Я отвечал, понимая, что любой мой ответ приведет лишь к моей научной катастрофе, не научной, конечно, а академической. Самое обидное, что моя жена, первая моя жена, гитаристка и певунья, а также прекрасный кулинар, когда хотела, уже готовила дома стол к отмечанию удачной защиты. Впрочем, эта мысль как мелькнула, так и исчезла. Я вдруг почувствовал, что мне «шьют дело», что я вырастаю в фигуру матерого идеологического диверсанта. К тому же тут и отца припомнили, которого когда-то пытались обвинить в злостном космополитизме. Куницын, научный руководитель, хотел что-то возразить, но Каткова, конечно, он не читал, да и сам был замаран (зал знал о статье Ягодкина) в идеологической нетвердости.
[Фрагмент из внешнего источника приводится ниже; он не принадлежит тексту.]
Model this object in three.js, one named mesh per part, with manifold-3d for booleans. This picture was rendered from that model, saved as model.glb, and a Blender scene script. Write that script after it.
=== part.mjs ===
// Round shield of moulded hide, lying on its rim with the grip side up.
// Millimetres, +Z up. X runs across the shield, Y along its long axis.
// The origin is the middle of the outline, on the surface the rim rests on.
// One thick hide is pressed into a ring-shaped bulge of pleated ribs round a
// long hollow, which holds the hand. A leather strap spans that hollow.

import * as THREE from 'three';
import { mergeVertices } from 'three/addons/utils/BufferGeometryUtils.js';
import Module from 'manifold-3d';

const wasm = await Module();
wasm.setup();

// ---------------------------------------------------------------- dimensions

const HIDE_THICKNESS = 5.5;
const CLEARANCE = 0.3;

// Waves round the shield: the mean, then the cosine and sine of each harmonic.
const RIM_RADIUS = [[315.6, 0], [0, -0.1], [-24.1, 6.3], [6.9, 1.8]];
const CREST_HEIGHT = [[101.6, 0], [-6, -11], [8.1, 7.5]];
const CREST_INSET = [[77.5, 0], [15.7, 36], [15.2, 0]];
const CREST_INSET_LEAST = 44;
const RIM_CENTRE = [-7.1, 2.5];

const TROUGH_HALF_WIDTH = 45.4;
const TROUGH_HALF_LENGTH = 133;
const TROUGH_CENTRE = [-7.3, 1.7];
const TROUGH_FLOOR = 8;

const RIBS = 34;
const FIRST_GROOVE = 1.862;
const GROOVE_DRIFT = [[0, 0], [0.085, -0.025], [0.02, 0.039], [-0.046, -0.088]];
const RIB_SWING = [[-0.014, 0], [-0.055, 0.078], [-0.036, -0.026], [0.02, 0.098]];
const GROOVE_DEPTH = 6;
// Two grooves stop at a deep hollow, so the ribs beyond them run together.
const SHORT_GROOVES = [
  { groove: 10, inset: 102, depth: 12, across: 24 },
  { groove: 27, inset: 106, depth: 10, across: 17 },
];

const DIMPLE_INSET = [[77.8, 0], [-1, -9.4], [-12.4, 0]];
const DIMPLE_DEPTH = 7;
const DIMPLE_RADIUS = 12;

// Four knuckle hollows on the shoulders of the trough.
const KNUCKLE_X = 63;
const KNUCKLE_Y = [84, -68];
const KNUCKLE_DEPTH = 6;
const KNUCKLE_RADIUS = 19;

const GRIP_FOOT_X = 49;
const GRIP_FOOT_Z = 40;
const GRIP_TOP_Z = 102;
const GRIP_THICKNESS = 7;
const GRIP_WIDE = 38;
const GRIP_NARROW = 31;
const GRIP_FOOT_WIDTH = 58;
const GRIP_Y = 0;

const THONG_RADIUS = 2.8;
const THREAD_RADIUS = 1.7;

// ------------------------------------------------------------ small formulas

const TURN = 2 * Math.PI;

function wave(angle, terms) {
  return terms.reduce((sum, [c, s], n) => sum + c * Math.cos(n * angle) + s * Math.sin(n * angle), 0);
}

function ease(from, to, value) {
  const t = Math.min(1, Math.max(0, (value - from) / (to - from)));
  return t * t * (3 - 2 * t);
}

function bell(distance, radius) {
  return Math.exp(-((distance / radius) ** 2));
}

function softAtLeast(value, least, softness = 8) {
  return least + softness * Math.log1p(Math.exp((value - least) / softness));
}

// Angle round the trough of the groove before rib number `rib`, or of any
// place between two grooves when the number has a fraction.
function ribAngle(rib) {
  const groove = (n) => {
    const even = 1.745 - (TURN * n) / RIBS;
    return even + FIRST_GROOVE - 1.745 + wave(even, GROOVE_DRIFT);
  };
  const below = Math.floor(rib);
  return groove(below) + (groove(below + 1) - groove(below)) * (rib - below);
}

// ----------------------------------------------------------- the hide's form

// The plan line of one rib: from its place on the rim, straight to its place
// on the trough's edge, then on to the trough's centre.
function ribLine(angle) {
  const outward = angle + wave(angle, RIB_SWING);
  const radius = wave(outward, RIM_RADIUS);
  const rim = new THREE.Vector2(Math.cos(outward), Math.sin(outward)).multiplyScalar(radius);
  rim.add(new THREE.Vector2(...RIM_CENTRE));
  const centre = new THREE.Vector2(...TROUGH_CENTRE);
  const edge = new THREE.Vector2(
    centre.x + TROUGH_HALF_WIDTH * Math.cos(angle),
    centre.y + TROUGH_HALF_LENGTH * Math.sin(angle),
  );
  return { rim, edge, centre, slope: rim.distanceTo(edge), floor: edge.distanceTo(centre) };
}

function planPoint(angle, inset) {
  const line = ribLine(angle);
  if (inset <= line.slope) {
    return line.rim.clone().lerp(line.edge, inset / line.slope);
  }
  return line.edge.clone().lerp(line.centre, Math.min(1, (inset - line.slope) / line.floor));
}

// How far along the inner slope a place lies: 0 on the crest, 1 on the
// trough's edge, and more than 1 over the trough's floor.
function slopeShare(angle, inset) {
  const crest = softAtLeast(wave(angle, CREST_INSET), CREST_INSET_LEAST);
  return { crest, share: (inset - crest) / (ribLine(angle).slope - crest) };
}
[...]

Я понимал, что через минут двадцать начнется редколлегия, и никто из друзей на защиту не придет. И тут – произошло чудо. Открылась дверь и один за другим вошли одиннадцать научных консультантов журнала «Вопросы философии», я был двенадцатым. Мужики все были здоровые, усмешливые, глаз острый и умный. Мне даже показалось, что публика в зале замерла, как если бы перед купеческим обозом, который считал, что уже проехал опасные места, и купцы даже расслабились, в темном лесу неожиданно из кустов появилась шайка разбойников. Мы, конечно, использовали образ атамана Кудеяра и двенадцати разбойников в своем редакционном фольклоре. Например:
Сидевшие в зале знали одно: свои статьи они должны были нести этим разбойникам, редакторам самого крупного и едва ли не единственного журнала по философии в СССР. Напав на меня, они как-то расслабились, забыли об этом, а потом, поскольку от журнала никто не пришел, они решили, что новенького решили выбросить драконышам на съедение. Редакция оглядела зал, пристально всматриваясь в каждого из сидевших, потом заняла два стола перед кафедрой. А Володя Кормер подошел ко мне и шепнул: «Все же Фролов настоящий мужик. Он просто отменил редколлегию». И вернулся к друзьям. Снова открылась дверь, вошел Мераб Мамардашвили, но сел за отдельный стол, как бы отдалившись от разбойничьей засады.